A fair warning: The City of God is long and uneven. Augustine was writing it in installments over thirteen years, not as a single composed argument, and it shows. Some sections — particularly his long engagements with Apuleius on the nature of demons, or his detailed refutations of the Platonists on the resurrection of the body — demand patience. The first ten books are easier reading than the last twelve, which grow increasingly technical as Augustine moves into eschatology and the nature of eternal punishment.
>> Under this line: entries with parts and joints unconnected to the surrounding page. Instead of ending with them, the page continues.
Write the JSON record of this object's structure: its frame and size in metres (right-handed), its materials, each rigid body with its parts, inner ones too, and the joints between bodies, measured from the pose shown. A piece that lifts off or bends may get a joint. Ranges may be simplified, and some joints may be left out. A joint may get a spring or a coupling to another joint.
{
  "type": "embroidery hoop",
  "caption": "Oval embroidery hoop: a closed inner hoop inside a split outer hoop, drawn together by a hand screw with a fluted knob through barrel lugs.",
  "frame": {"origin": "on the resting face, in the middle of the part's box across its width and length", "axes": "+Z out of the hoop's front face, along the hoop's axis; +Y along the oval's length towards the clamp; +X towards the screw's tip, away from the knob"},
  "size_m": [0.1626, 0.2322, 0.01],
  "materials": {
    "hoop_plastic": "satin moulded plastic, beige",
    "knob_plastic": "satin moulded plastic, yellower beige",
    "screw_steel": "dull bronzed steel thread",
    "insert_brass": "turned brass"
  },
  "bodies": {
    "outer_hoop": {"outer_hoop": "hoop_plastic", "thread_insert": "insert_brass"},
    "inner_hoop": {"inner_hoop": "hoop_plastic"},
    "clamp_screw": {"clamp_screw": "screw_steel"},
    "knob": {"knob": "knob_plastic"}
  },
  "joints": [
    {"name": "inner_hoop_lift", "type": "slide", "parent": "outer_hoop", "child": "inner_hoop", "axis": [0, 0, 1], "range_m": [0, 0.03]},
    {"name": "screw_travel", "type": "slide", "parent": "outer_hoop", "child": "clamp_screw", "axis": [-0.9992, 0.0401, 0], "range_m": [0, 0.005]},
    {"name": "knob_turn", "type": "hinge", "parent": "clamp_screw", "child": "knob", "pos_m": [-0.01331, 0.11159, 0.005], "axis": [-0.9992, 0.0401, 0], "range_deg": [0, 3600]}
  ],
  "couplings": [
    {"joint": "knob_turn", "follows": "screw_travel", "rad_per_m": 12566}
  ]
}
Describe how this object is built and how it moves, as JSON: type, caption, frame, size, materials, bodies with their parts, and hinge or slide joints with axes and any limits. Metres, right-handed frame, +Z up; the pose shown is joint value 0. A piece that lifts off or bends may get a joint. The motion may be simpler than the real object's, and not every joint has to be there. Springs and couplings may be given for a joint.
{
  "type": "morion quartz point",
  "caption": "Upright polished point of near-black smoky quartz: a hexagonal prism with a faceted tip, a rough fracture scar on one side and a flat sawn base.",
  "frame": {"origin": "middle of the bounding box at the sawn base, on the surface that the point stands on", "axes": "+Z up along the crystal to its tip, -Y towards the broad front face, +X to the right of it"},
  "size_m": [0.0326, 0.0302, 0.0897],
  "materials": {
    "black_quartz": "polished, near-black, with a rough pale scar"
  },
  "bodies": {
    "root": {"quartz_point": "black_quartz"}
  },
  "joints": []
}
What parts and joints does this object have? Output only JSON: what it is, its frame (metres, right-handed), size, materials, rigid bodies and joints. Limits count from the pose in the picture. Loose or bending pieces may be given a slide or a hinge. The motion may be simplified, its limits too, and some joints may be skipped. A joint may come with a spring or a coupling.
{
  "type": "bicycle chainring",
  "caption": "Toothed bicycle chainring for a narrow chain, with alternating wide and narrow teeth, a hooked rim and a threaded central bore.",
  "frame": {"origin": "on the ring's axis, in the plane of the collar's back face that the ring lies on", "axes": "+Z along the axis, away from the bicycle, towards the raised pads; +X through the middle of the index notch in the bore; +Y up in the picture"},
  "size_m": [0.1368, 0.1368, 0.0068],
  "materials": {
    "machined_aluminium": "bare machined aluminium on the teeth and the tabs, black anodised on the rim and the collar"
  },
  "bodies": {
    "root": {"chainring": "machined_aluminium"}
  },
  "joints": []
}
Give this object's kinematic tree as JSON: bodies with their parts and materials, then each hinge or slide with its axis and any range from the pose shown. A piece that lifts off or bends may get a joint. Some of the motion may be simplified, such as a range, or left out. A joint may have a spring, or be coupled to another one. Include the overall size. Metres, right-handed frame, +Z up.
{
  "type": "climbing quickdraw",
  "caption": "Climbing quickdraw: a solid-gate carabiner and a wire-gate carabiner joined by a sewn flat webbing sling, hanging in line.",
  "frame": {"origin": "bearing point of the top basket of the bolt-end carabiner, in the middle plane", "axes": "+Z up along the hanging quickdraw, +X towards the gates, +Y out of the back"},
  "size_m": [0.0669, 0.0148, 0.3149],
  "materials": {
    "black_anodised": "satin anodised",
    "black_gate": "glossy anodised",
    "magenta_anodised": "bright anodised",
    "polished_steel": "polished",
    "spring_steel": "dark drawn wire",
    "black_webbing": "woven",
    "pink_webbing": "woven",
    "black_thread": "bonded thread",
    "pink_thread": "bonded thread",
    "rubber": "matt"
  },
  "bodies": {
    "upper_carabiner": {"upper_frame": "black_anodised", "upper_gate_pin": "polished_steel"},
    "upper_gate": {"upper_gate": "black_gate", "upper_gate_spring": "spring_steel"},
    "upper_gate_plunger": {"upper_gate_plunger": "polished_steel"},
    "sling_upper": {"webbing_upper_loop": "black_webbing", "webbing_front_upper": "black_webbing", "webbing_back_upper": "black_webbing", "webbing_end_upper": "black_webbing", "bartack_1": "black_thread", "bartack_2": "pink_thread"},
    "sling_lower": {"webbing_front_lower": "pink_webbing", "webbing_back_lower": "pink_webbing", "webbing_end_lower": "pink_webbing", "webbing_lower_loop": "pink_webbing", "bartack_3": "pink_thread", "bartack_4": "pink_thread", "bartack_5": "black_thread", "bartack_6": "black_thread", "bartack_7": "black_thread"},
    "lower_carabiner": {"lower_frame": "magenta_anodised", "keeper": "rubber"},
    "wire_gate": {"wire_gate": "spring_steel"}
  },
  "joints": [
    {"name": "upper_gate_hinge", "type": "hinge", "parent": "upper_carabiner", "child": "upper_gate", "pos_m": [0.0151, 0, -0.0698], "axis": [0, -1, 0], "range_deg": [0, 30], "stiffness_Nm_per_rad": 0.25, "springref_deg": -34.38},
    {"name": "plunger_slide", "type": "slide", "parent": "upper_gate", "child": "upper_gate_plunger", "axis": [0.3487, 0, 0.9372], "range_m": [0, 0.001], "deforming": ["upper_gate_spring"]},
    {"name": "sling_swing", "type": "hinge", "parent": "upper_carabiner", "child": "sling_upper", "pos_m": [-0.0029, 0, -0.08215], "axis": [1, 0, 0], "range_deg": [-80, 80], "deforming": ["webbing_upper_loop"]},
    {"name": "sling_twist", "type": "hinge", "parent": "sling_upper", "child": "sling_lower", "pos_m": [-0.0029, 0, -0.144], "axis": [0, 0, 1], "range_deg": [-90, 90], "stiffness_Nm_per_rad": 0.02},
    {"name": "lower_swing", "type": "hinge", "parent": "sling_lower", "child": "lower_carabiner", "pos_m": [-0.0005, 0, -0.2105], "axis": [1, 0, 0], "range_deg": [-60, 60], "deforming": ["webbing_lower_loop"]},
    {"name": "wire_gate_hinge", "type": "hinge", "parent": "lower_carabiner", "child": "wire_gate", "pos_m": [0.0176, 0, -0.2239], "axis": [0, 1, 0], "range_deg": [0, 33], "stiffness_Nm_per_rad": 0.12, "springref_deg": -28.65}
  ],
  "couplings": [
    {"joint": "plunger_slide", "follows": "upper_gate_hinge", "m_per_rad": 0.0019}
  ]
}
But the rewards are substantial and specific, not just historical. Augustine's analysis of what he calls the 'lust for domination' — the drive to master and possess that he sees at the root of political violence — is as clear-eyed as anything written in the twenty-first century about power. His insistence that no political order can be trusted with ultimate loyalty, that every earthly city is built on coercion as much as consent, reads less like ancient theology and more like a warning memorized and promptly forgotten. His description of the peace of the earthly city — a peace that is 'a solace for our wretchedness rather than the positive enjoyment of felicity' — is precise in a way that is almost uncomfortable.

The translation used here is the 1871 Marcus Dods edition, which remained the standard English text for over 150 years. It reads with the deliberate formality of Victorian ecclesiastical prose, which suits Augustine's own rhetorical register better than most modern versions. For a book of this scale and ambition, that tone is not a barrier. It is an atmosphere.